Indiana will eliminate exemptions that require food stamp recipients look for work, a rules change that could see up to 65,000 food stamp recipients trimmed from the roles.
The federal Supplemental Nutrition Assistance Program (SNAP) does require what many in the past have called “workfare”–requiring recipients to get job training, or show proof that they are looking for a job to qualify for food stamps. The states, however, have been given wide discretion in how they implement the law and have been allowed to make any manner of exemptions for citizens to escape this requirement. Up until now Indiana had issued fairly wide exemptions.
Now, as of 2015, the Indiana Family and Social Services Administration has announced that the work requirements in SNAP will be more strictly enforced, meaning that as many as 65,000 recipients may be cut off.
Indiana’s new mandate maintains that, “any able-bodied Indiana adult without children will need to be working at least 20 hours a week, be in job training, or searching for employment in order to qualify.”
The rules change will allow recipients to work up to 20 hours a week and still be eligible for the assistance.

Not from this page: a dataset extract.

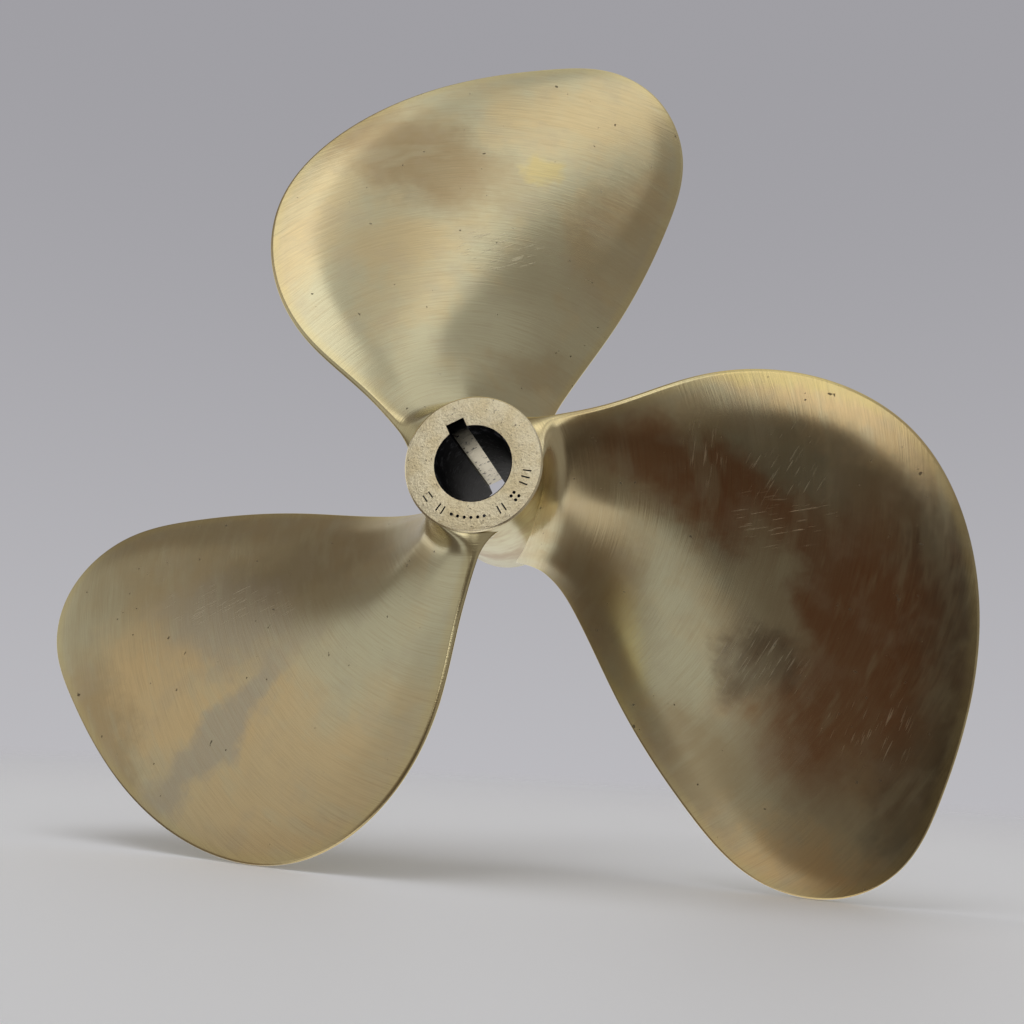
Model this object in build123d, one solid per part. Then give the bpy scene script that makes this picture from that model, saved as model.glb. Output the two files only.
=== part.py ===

But those running the state’s employment and training program says that the program is not ready for a large influx of new job seekers and will need to be expanded.
Just as Indiana makes its move to begin requiring residents to seek work to be eligible for assistance, New Your City’s mayor is going in the opposite direction.
Big Apple Mayor Bill De Blasio recently announced he was scaling back rules that require recipients of the city’s assistance programs to seek work.
De Blasio claims that he is going to push the city’s workfare requirements toward “education,” as opposed to the job classes that were previously part of the program.